The judgement is a severe setback as it exposes one of the weakest links in Indonesia’s overall counter-terrorism efforts. The judgement also comes at a time when three senior members of Jamaah Ansharut Tauhid (JAT), the group led by radical cleric Abu Bakar Baasyir, face prosecution for funding a militant training camp in Aceh. According to the police, Haris Amir Falah, Hariyadi Usman and Dr Syarif Usman provided Rp.400 million ($44,000), Rp.150 million ($16,000); Rp.200 million ($22,000) respectively for the camp. There was speculation that as JAT’s leader, Baasyir, could also be arrested.
What went wrong?
According to his indictment, Ali admitted to giving money to Iwan and Syaifudin Zuhri whom he described as his business acquaintances. Iwan managed the Internet cafe in Kuningan, West Java – the business that was funded by Ali. Syaifudin was also the guarantor for Ali in his immigration applications. Ali acknowledged that his business earned a profit between Rp 400,000 ($44) and one million rupiah ($110) per month and as partners both Iwan and Syaifudin received shares of the same.

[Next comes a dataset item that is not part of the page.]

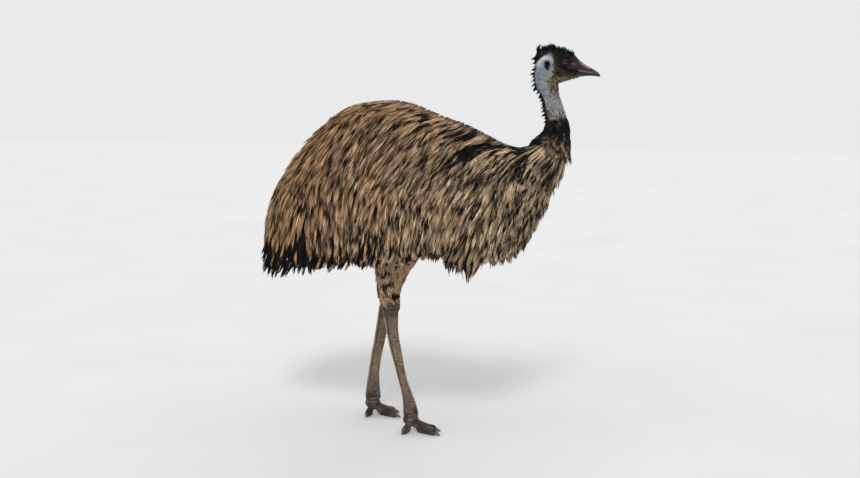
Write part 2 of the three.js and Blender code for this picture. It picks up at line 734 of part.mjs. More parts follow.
for (const [name, side] of Object.entries(sides)) {
  const leg = legs[name];
  const foot = { x: leg.ball[0], y: side * leg.ball[1] };
  const shankAt = (rows, share) => limbSection(rows, share, side);
  const shank = loft(limbSections(leg.shank, side, 11), 10);
  const plates = Array.from({ length: shankScutes }, (_, k) => {
    const height = creaseAt + 8 + k * scuteRise;
    const shareFor = shares(200).find((share) => along(leg.shank, share)[2] <= height);
    const spot = onSections(leg.shank, shareFor, 0, shankAt);
    return scute(spot, point(0, 0, -1), lerp(36, 24, k / shankScutes), scuteRise - 1.5);
  });
  node(`thigh_${name}`, "plumage", beyond(thigh(name), thighFoot));
  node(`tarsus_${name}`, "legSkin", between(join([shank, ...plates]), crease, thighFoot));

  const ball = (grow) => {
    const shape = new THREE.SphereGeometry(1, 10, 6);
    shape.scale(31 + grow, 30 + grow, 24 + grow);
    shape.translate(foot.x, foot.y, 44);
    return solidOf(shape);
  };
  node(`foot_${name}`, "legSkin", behind(join([ball(0), shank]), crease));

  // The toes meet on the planes that halve the angles between them.
  const room = join([ball(gap), loft(limbSections(leg.shank.slice(-3), side, 3, gap), 10)]);
  const fan = Object.entries(leg.toes).sort((a, b) => a[1][0] - b[1][0]);
  fan.forEach(([toe, shape], k) => {
    const [bearing, length, width] = shape;
    const count = Math.round(length / 30);
    const scutes = shares(count).map((share) => {
      const at = lerp(0.42, 0.9, share);
      const row = shares(60).find((step) => along(toeRows, step)[0] >= at);
      const [run, ...form] = along(toeRows, row);
      const section = toeSection(foot, shape, run * length, ...form);
      const way = point(Math.cos(degToRad(bearing)), Math.sin(degToRad(bearing)), -0.25).normalize();
      const out = point(0, 0, 1).addScaledVector(way, -way.z).normalize();
      const spot = { at: section.at.clone().add(section.up), out };
      return scute(spot, way, width * 0.72, ((0.48 * length) / count) * 0.86);
    });
    let body = join([toeBody(foot, shape), ...scutes]).subtract(room).subtract(clawBody(foot, shape, gap));
    for (const other of [fan[k - 1], fan[k + 1]]) {
      if (!other) continue;
      const middle = degToRad((bearing + other[1][0]) / 2);
      const normal = point(-Math.sin(middle), Math.cos(middle), 0);
      const plane = [normal.multiplyScalar(Math.sign(bearing - other[1][0])), point(foot.x, foot.y, 0)];
      body = beyond(body, plane);
    }
    node(`toe_${name}_${toe}`, "legSkin", body);
    node(`claw_${name}_${toe}`, "claw", clawBody(foot, shape));
  });
}

export default bird;
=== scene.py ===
# An emu standing in mid-stride, life size: skin, bill, eyes, claws, scutes and a coat of long loose feathers.
# Tables are in millimetres with x = 0 over the hips, as the solids are drawn; meshes are in metres.
import math
import bmesh
import bpy
import numpy as np
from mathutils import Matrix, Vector


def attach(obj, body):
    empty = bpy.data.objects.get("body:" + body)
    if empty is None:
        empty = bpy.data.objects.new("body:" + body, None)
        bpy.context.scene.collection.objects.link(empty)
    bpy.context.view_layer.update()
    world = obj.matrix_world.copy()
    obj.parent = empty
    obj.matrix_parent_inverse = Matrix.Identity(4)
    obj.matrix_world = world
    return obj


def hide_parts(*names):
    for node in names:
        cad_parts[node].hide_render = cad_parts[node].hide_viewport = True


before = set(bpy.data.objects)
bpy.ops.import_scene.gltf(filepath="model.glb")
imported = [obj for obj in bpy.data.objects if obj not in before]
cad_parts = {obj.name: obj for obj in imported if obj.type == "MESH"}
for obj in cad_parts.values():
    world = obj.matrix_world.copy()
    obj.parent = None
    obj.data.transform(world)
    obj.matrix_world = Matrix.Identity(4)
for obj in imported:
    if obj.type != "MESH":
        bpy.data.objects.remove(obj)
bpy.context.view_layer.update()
drawShift = np.array([37.0, 0.0, 0.0])
both = (("right", -1), ("left", 1))
print("frame loaded")

# ---- camera, light and sky

view = {"eye": (1.3596, -4.0705, 1.325), "aim": (0.037, 0.0, 0.744), "fov": 42.14}
lightsAim = (0, 0, 0.8)
lights = [
    # name, place, how wide it is in degrees, strength, colour
    ("keySoft", (0.9, -3.4, 4.4), 16, 1.35, (1.0, 0.99, 0.97)),
    ("fillSoft", (-3.6, -2.6, 2.6), 50, 0.25, (0.97, 0.98, 1.0)),
    ("backSoft", (-0.8, 3.6, 3.4), 50, 0.35, (1.0, 0.99, 0.98)),
]
sky = {"Color": (0.95, 0.955, 0.965, 1), "Strength": 0.86}


def aimed(thing, place, target):
    thing.location = place
    way = Vector(target) - Vector(place)
    thing.rotation_euler = way.to_track_quat("-Z", "Y").to_euler()
    bpy.context.scene.collection.objects.link(thing)
    return thing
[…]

The critical points of Ali’s indictment are his links with Syaifudin, an accomplice of Noordin Mohammad Top and the one who recruited the two suicide bombers involved in the July 2009 bombings, and how Ali’s money was used to fund the operation. Unfortunately, the indictment was relatively vague on this. It only recorded the meeting in May 2009 between Syaifudin and Noordin on the plan to attack two hotels but failed to provide links between the money in Syaifudin’s possession and his activities in supporting the execution of the bombings. Moreover, the charges could not be substantiated especially since Syaifudin himself was killed in a police raid in October 2009.
Thus, though the security forces in Indonesia have been successful in getting at perpetrators of attacks and foiling plots, the radical elements keep perpetuating the cult of violence through indoctrination, recruitment, training and financing. They are able to do so due to a rather ambivalent legal regime both against terrorism and terrorist financing in the country.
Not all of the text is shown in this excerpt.